Trustees and governors know the school well and have a clear understanding of their responsibilities. They work closely together to support and challenge the school. Governors are clear about specific responsibilities with regard to monitoring safeguarding, where they have a sharp attention to detail.
The arrangements for safeguarding are effective.
There is a strong and vigilant culture of safeguarding. Regular training ensures that all staff are able to quickly identify any small changes in pupils' behaviour.
The school has clear and effective processes in place when support is required. Where necessary, leaders work closely with external agencies. Governors carry out regular checks to ensure processes are up to date.
Pupils know how to keep themselves safe. The headteacher worked with the school council to produce a guide for pupils on how to stay safe in school, online and in the community. This has been shared across the school.
What does the school need to do to improve?
(Information for the school and appropriate authority)
• The school's curriculum is not yet sufficiently well planned and sequenced in art, geography, history and science to ensure that pupils' knowledge and skills develop as well as they could. However, it is clear that leaders have already taken action to begin to refine curriculum plans and train staff in how to deliver them. For this reason, the transitional arrangements have been applied.

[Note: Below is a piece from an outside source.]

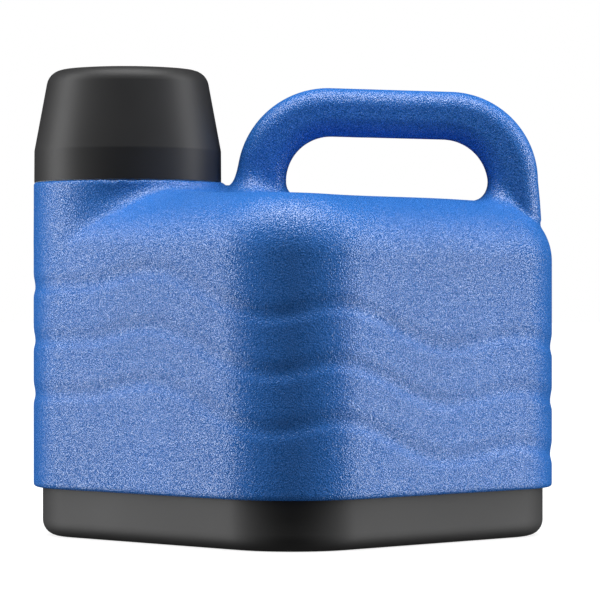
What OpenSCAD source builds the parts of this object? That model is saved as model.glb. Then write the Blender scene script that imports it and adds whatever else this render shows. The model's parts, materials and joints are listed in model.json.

Leaders should take the remaining steps planned so that these subjects are as coherently planned and sequenced towards cumulatively sufficient knowledge as in the best of the other subjects. ? The school's curriculum does not meet the needs of pupils with SEND in some subjects as well as it could. As a result, these pupils do not develop their knowledge and skills consistently well across all subjects.
However, it is clear that leaders have already taken action to ensure this is in place by the end of the school year. For this reason, the transitional arrangements have been applied. Leaders should see through this work to ensure pupils with SEND benefit from an ambitious curriculum across all subjects that enables them to develop their knowledge, skills, fluency and independence.